Passados alguns dias, lá estavam os dois na escola assistindo uma aula de inglês ministrada pelo então professor Luiz Carlos. Tal matéria havia sido introduzida naquele ano, a partir da reforma da educação. Parecia tão difícil que foi capaz de fazer muitos obidenses abandonarem os estudos.
Um conterrâneo amigo ao desistir de estudar, comentou com os colegas da seguinte forma:
- Passei a vida sabendo que A é A, e agora eles vem me dizer que A é EI. A gente lê THAT e diz DÉTI... Uuuua braba, não dá pra mim!
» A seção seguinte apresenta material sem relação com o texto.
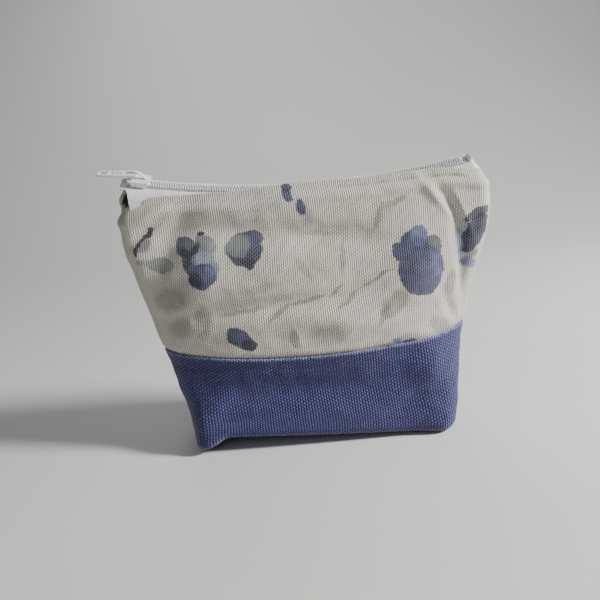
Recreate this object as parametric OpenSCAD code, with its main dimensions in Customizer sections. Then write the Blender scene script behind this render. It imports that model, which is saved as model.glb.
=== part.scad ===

E para se ter melhor aproveitamento das aulas, o MEC fornecia uma cartilha para cada matéria. A de inglês era bem didática - tinha a palavra na língua inglesa, sua tradução em português e a figurinha do objeto ao lado.
E assim estudava-se:
Cat = Gato e a figura do gatinho do lado;
House = Casa e o desenho da casa do lado.
Foi quando o professor disse-lhes:
- Apple = Maçã.
Vendo a figura ao lado da tradução, os olhos de Xiboreno brilharam. Logo associou aquela figurinha à fruta que haviam comido há três semanas. E, mansamente, foi virando-se no rumo do companheiro Caiçara que ocupava em uma das últimas filas. Encontrou-o com o polegar levantado, olhos arregalados, sorriso aberto e um grito de desabafo:
- XIBORENO, COMEMOS MAÇÃ!
O professor, intrigado, perguntou-lhe:
- O que é isso menino?
E a dupla passou a narrar tal façanha.
Imaginem o quilate de “pavulagem”...
A turma, morta de inveja, escutava e desfazia da proeza dos dois amigos. Tudo porque a única maçã que se conhecia em Óbidos, naquela época, era o zelador do Cine Acácia, o nosso querido “Sr. Maçã”!
Um forte abraço ao amigo Stones Machado, o Xiboreno, e ao Aurélio Albuquerque da Silva, o Caiçara, dois chefes de famílias exemplares. Stones é empresário na Capital do Estado do Amazonas e Aurélio, também empresário, administra sua oficina de móveis no querido bairro de Santa Terezinha, e honram, com dignidade, o nome de nossa cidade de Óbidos.